L'intelligence artificielle peut désormais prévoir le phénomène El Niño dans l'Atlantique Sud

Jusqu'à présent, il était quasiment impossible de prévoir les phénomènes El Niño dans l'Atlantique Sud. Grâce à une nouvelle IA, il est désormais possible de les prédire des mois à l'avance.

El Niño a un impact sur les écosystèmes marins de l’Atlantique et du Pacifique. Il est donc impératif de pouvoir prédire les événements ENSO.
El Niño a un impact sur les écosystèmes marins de l’Atlantique et du Pacifique. Il est donc impératif de pouvoir prédire les événements ENSO.

Le phénomène El Niño dans l'Atlantique Sud et le courant de Benguela, qui longe la côte ouest de l'Afrique, ont des impacts significatifs sur l'Atlantique tropical. Ils peuvent affecter les écosystèmes marins, les climats africains et l'oscillation australe El Niño.

Importance des événements El Niño

Les variations océaniques influencent les régimes météorologiques locaux et impactent les écosystèmes marins. Le Niño de l'Atlantique central se produit lorsque les températures de surface de la mer sont élevées dans l'Atlantique équatorial central. Le Niño de l'Atlantique oriental se produit lorsque l'Atlantique équatorial oriental se réchauffe, près de la côte ouest-africaine.

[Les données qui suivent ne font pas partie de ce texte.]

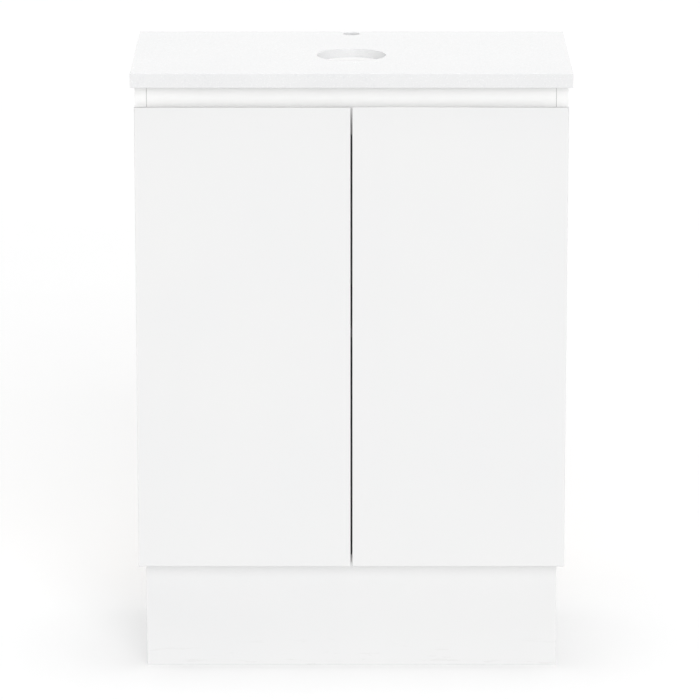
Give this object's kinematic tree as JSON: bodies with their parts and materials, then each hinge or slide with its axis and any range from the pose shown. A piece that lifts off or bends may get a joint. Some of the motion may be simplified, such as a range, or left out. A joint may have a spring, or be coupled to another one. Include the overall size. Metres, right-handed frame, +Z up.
{
  "type": "bathroom vanity cabinet",
  "caption": "Narrow white vanity cabinet: stone benchtop bored for a countertop basin and a tap, finger gap over flat overlay doors on concealed hinges, shelf inside, set-back plinth.",
  "frame": {"origin": "on the floor, under the middle of the benchtop", "axes": "+Z up, doors face -Y, +X to the right seen from the front"},
  "size_m": [0.6, 0.33, 0.85],
  "materials": {
    "stone": "fine-grained engineered stone, polished faces and honed edge",
    "substrate_board": "white-faced board under the stone",
    "white_melamine": "white melamine-faced board with taped edges",
    "back_board": "white-faced hardboard, bare at the rear",
    "plinth_board": "white satin faced board",
    "satin_lacquer": "white satin lacquer on fibreboard",
    "raw_timber": "raw softwood and beech",
    "cast_zinc": "die-cast zinc",
    "hinge_nickel": "nickel-plated pressed steel",
    "zinc_steel": "bright zinc-plated steel",
    "soft_buffer": "translucent soft plastic"
  },
  "bodies": {
    "cabinet": {"stone_top": "stone", "edge_strip_front": "stone", "edge_strip_left": "stone", "edge_strip_right": "stone", "top_substrate": "substrate_board", "gable_left": "white_melamine", "gable_right": "white_melamine", "bottom_panel": "white_melamine", "front_rail": "white_melamine", "rear_rail_top": "white_melamine", "rear_rail_bottom": "white_melamine", "back_panel": "back_board", "shelf": "white_melamine", "shelf_pins": "zinc_steel", "carcass_dowels": "raw_timber", "cam_bolts": "zinc_steel", "cam_locks": "cast_zinc", "plinth_front": "plinth_board", "plinth_left": "plinth_board", "plinth_right": "plinth_board", "plinth_rear": "plinth_board", "plinth_blocks": "raw_timber", "plinth_screws": "zinc_steel", "hinge_plates_left": "hinge_nickel", "hinge_plates_right": "hinge_nickel", "plate_screws_left": "zinc_steel", "plate_screws_right": "zinc_steel", "hinge_arms_left": "hinge_nickel", "hinge_arms_right": "hinge_nickel", "arm_screws_left": "zinc_steel", "arm_screws_right": "zinc_steel"},
    "links_left": {"hinge_links_left": "hinge_nickel", "hinge_pins_left": "zinc_steel"},
    "links_right": {"hinge_links_right": "hinge_nickel", "hinge_pins_right": "zinc_steel"},
    "door_left": {"door_panel_left": "satin_lacquer", "hinge_cups_left": "hinge_nickel", "cup_screws_left": "zinc_steel", "door_buffer_left": "soft_buffer"},
    "door_right": {"door_panel_right": "satin_lacquer", "hinge_cups_right": "hinge_nickel", "cup_screws_right": "zinc_steel", "door_buffer_right": "soft_buffer"}
  },
  "joints": [
    {"name": "left_door_swing", "type": "hinge", "parent": "links_left", "child": "door_left", "pos_m": [-0.284, -0.142, 0.4705], "axis": [0, 0, -1], "range_deg": [0, 140]},
    {"name": "left_link_turn", "type": "hinge", "parent": "cabinet", "child": "links_left", "pos_m": [-0.262, -0.123, 0.4705], "axis": [0, 0, -1], "range_deg": [-42, 0]},
    {"name": "right_door_swing", "type": "hinge", "parent": "links_right", "child": "door_right", "pos_m": [0.284, -0.142, 0.4705], "axis": [0, 0, 1], "range_deg": [0, 140]},
    {"name": "right_link_turn", "type": "hinge", "parent": "cabinet", "child": "links_right", "pos_m": [0.262, -0.123, 0.4705], "axis": [0, 0, 1], "range_deg": [-42, 0]}
  ],
  "couplings": [
    {"joint": "left_link_turn", "follows": "left_door_swing", "ratio": -0.3},
    {"joint": "right_link_turn", "follows": "right_door_swing", "ratio": -0.3}
  ]
}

L'Atlantique Sud est une région où le réchauffement océanique est important, ce qui est problématique pour la pêche. Il est donc essentiel de prévoir des événements comme les Niños de l'Atlantique et de Benguela. Marie-Lou Bachèlery, qui travaille au Centre euro-méditerranéen sur le changement climatique en Italie et qui vient de publier un article dans Science Advances, déclare : « Nous sommes extrêmement enthousiastes, car c'est la première fois que nous avons pu produire des prévisions utiles aux communautés qui construisent des modèles traditionnels et atteindre l'objectif que nous nous étions fixé il y a seulement deux ans. »

Bachèlery poursuit : « Mon idée était de prédire ces événements à l'aide de modèles climatiques… après un an et demi de travail, nous avons réalisé que cela ne fonctionnait pas et que nous étions dans une sorte d'impasse. » Les modèles climatiques actuels peinent à prédire les événements chauds dans l'Atlantique tropical en raison de leur faible résolution.

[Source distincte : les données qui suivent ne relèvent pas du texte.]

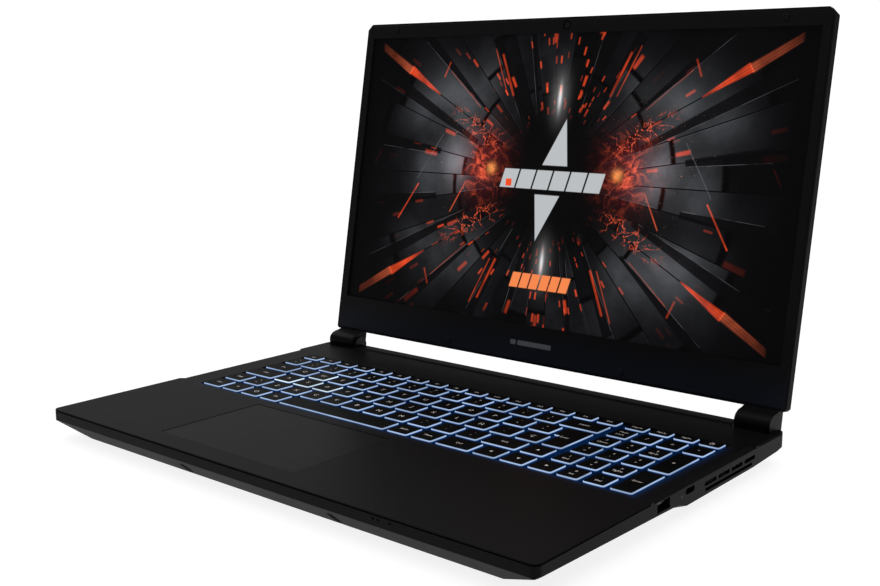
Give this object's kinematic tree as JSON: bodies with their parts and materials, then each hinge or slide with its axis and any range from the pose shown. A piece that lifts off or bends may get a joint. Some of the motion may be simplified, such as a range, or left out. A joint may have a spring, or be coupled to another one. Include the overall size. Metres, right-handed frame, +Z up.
{
  "type": "laptop computer",
  "caption": "Black hinged laptop computer, lid open, with a wide display, backlit keyboard with number pad, clickable touchpad, side ports and vents.",
  "frame": {"origin": "bottom centre of the open machine's bounding box, on the plane the feet stand on", "axes": "+X to the user's right along the hinge, +Y back from the front edge to the hinge, +Z up"},
  "size_m": [0.3594, 0.288, 0.2533],
  "materials": {
    "deck_plastic": "fine soft-touch texture, near black",
    "cover_plastic": "fine spark-eroded texture, near black",
    "lid_plastic": "fine matte texture, near black",
    "bezel_plastic": "matte, slightly blue black",
    "screen_glass": "anti-glare display, lit",
    "touchpad_film": "smooth matte film",
    "key_plastic": "matte black tops, lit translucent skirts",
    "light_guide": "back-lit blue diffuser",
    "status_light": "smoked light pipes",
    "lens_glass": "polished",
    "bright_metal": "mill finish",
    "steel": "zinc plated",
    "black_steel": "black oxide",
    "port_metal": "nickel plated",
    "copper": "bare copper",
    "circuit_board": "solder mask",
    "fan_plastic": "moulded",
    "battery_wrap": "satin film",
    "rubber": "matte",
    "cable_sleeve": "matte sleeve"
  },
  "bodies": {
    "base": {"top_case": "deck_plastic", "bottom_cover": "cover_plastic", "case_screws": "black_steel", "rubber_feet": "rubber", "status_lights": "status_light", "keyboard_plate": "steel", "keyboard_light_guide": "light_guide", "hinge_bracket_left": "steel", "hinge_bracket_right": "steel", "main_board": "circuit_board", "heat_pipes": "copper", "heat_sink_left": "bright_metal", "heat_sink_right": "bright_metal", "fan_housing_left": "fan_plastic", "fan_housing_right": "fan_plastic", "battery_pack": "battery_wrap", "memory_modules": "circuit_board", "ssd_drive": "circuit_board", "wifi_card": "circuit_board", "speaker_left": "fan_plastic", "speaker_right": "fan_plastic", "usb_a_ports": "port_metal", "usb_c_port": "port_metal", "audio_jack": "fan_plastic", "ethernet_jack": "port_metal", "hdmi_port": "port_metal", "power_inlet": "fan_plastic"},
    "lid": {"lid_cover": "lid_plastic", "display_bezel": "bezel_plastic", "lcd_glass": "screen_glass", "lcd_backlight": "bright_metal", "webcam_board": "circuit_board", "webcam_lens": "lens_glass", "wifi_antennas": "copper", "lid_bumpers": "rubber", "display_cable": "cable_sleeve", "hinge_cap_left": "lid_plastic", "hinge_cap_right": "lid_plastic", "hinge_arm_left": "steel", "hinge_arm_right": "steel"},
    "fan_rotor_left": {"fan_rotor_left": "fan_plastic"},
    "fan_rotor_right": {"fan_rotor_right": "fan_plastic"},
    "touchpad": {"touchpad": "touchpad_film"},
    "bottom_row_keys": {"bottom_row_keys": "key_plastic"},
    "shift_row_keys": {"shift_row_keys": "key_plastic"},
    "home_row_keys": {"home_row_keys": "key_plastic"},
    "letter_row_keys": {"letter_row_keys": "key_plastic"},
    "number_row_keys": {"number_row_keys": "key_plastic"},
    "function_row_keys": {"function_row_keys": "key_plastic"},
    "space_bar": {"space_bar": "key_plastic"},
    "right_shift_key": {"right_shift_key": "key_plastic"},
    "caps_lock_key": {"caps_lock_key": "key_plastic"},
    "tab_key": {"tab_key": "key_plastic"},
    "backspace_key": {"backspace_key": "key_plastic"},
    "numpad_plus_key": {"numpad_plus_key": "key_plastic"},
    "numpad_enter_key": {"numpad_enter_key": "key_plastic"},
    "power_key": {"power_key": "key_plastic"},
    "enter_key": {"enter_key": "key_plastic"}
  },
  "joints": [
    {"name": "lid_hinge", "type": "hinge", "parent": "base", "child": "lid", "pos_m": [0, 0.09475, 0.019], "axis": [-1, 0, 0], "range_deg": [-100, 35]},
    {"name": "fan_spin_left", "type": "hinge", "parent": "base", "child": "fan_rotor_left", "pos_m": [-0.119, 0.02895, 0.008], "axis": [0, 0, 1], "continuous": true},
    {"name": "fan_spin_right", "type": "hinge", "parent": "base", "child": "fan_rotor_right", "pos_m": [0.119, 0.02895, 0.008], "axis": [0, 0, 1], "continuous": true},
    {"name": "touchpad_click", "type": "hinge", "parent": "base", "child": "touchpad", "pos_m": [-0.0365, -0.05805, 0.0176], "axis": [1, 0, 0], "range_deg": [0, 0.35], "stiffness_Nm_per_rad": 7, "springref_deg": -0.17},
    {"name": "bottom_row_keys_press", "type": "slide", "parent": "base", "child": "bottom_row_keys", "axis": [0, 0, -1], "range_m": [0, 0.0016], "stiffness_N_per_m": 600, "springref_m": -0.0008},
    {"name": "shift_row_keys_press", "type": "slide", "parent": "base", "child": "shift_row_keys", "axis": [0, 0, -1], "range_m": [0, 0.0016], "stiffness_N_per_m": 600, "springref_m": -0.0008},
    {"name": "home_row_keys_press", "type": "slide", "parent": "base", "child": "home_row_keys", "axis": [0, 0, -1], "range_m": [0, 0.0016], "stiffness_N_per_m": 600, "springref_m": -0.0008},
    {"name": "letter_row_keys_press", "type": "slide", "parent": "base", "child": "letter_row_keys", "axis": [0, 0, -1], "range_m": [0, 0.0016], "stiffness_N_per_m": 600, "springref_m": -0.0008},
    {"name": "number_row_keys_press", "type": "slide", "parent": "base", "child": "number_row_keys", "axis": [0, 0, -1], "range_m": [0, 0.0016], "stiffness_N_per_m": 600, "springref_m": -0.0008},
    {"name": "function_row_keys_press", "type": "slide", "parent": "base", "child": "function_row_keys", "axis": [0, 0, -1], "range_m": [0, 0.0016], "stiffness_N_per_m": 600, "springref_m": -0.0008},
    {"name": "space_bar_press", "type": "slide", "parent": "base", "child": "space_bar", "axis": [0, 0, -1], "range_m": [0, 0.0016], "stiffness_N_per_m": 300, "springref_m": -0.0008},
    {"name": "right_shift_key_press", "type": "slide", "parent": "base", "child": "right_shift_key", "axis": [0, 0, -1], "range_m": [0, 0.0016], "stiffness_N_per_m": 300, "springref_m": -0.0008},
    {"name": "caps_lock_key_press", "type": "slide", "parent": "base", "child": "caps_lock_key", "axis": [0, 0, -1], "range_m": [0, 0.0016], "stiffness_N_per_m": 300, "springref_m": -0.0008},
    {"name": "tab_key_press", "type": "slide", "parent": "base", "child": "tab_key", "axis": [0, 0, -1], "range_m": [0, 0.0016], "stiffness_N_per_m": 300, "springref_m": -0.0008},
    {"name": "backspace_key_press", "type": "slide", "parent": "base", "child": "backspace_key", "axis": [0, 0, -1], "range_m": [0, 0.0016], "stiffness_N_per_m": 300, "springref_m": -0.0008},
    {"name": "numpad_plus_key_press", "type": "slide", "parent": "base", "child": "numpad_plus_key", "axis": [0, 0, -1], "range_m": [0, 0.0016], "stiffness_N_per_m": 300, "springref_m": -0.0008},
    {"name": "numpad_enter_key_press", "type": "slide", "parent": "base", "child": "numpad_enter_key", "axis": [0, 0, -1], "range_m": [0, 0.0016], "stiffness_N_per_m": 300, "springref_m": -0.0008},
    {"name": "power_key_press", "type": "slide", "parent": "base", "child": "power_key", "axis": [0, 0, -1], "range_m": [0, 0.0016], "stiffness_N_per_m": 300, "springref_m": -0.0008},
    {"name": "enter_key_press", "type": "slide", "parent": "base", "child": "enter_key", "axis": [0, 0, -1], "range_m": [0, 0.0016], "stiffness_N_per_m": 300, "springref_m": -0.0008}
  ]
}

Cela signifie que les modèles ne représentent pas avec précision la dynamique des upwellings, ces processus induits par le vent qui font remonter à la surface des eaux plus profondes et plus froides. Les upwellings nécessitent une modélisation à haute résolution pour capturer les processus à fine échelle. L'impossibilité de résoudre la dynamique entraîne d'importants biais de température. Ces biais entraînent ensuite des erreurs qui affectent la température de surface, le couplage atmosphérique et les téléconnexions. Globalement, cela se traduit par des prévisions inexactes des événements chauds.

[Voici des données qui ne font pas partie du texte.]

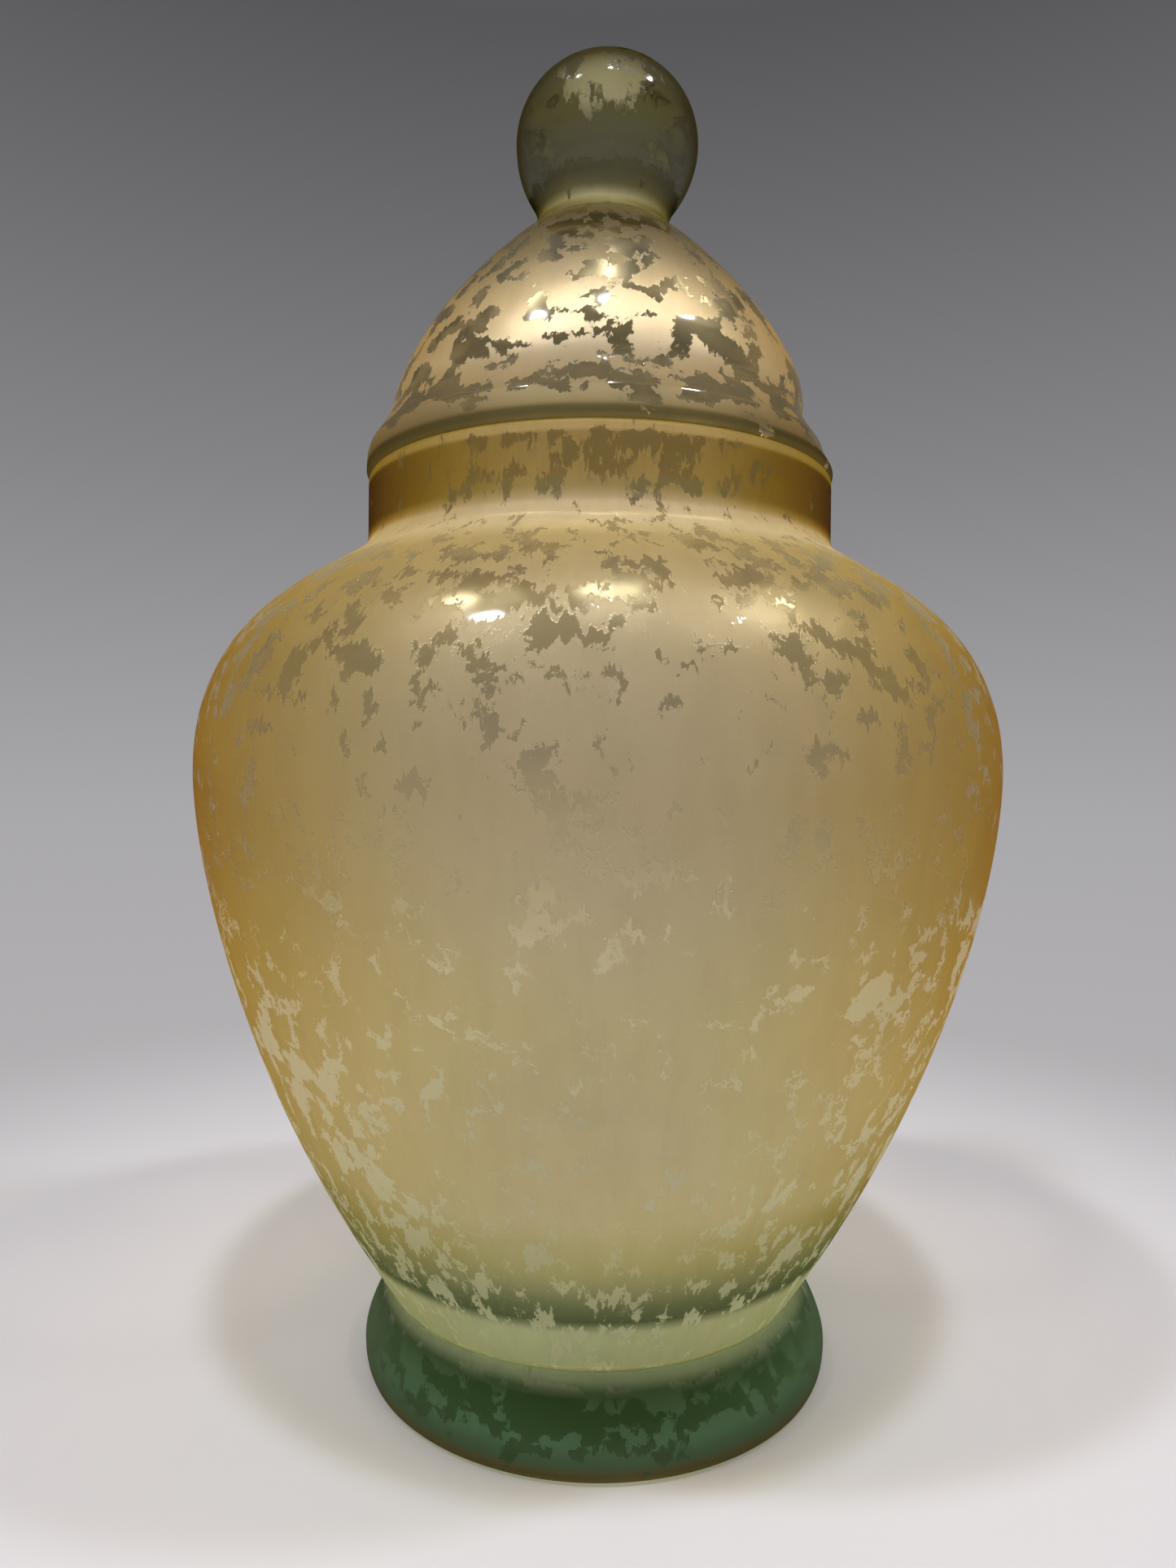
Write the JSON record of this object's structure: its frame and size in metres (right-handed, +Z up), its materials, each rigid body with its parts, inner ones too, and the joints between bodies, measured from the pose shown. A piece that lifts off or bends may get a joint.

Il existe désormais un moyen de prédire

Le professeur Noel Keenlyside, directeur de thèse de Bachèlery, travaille sur les prédictions depuis des années. « Pour la première fois, il est possible de prédire ces événements et de surmonter les erreurs de modélisation en utilisant une approche différente. De nombreuses personnes tentent de prédire l'évolution de cette zone depuis plusieurs décennies. C'est pourquoi les résultats de Marie-Lou sont passionnants. »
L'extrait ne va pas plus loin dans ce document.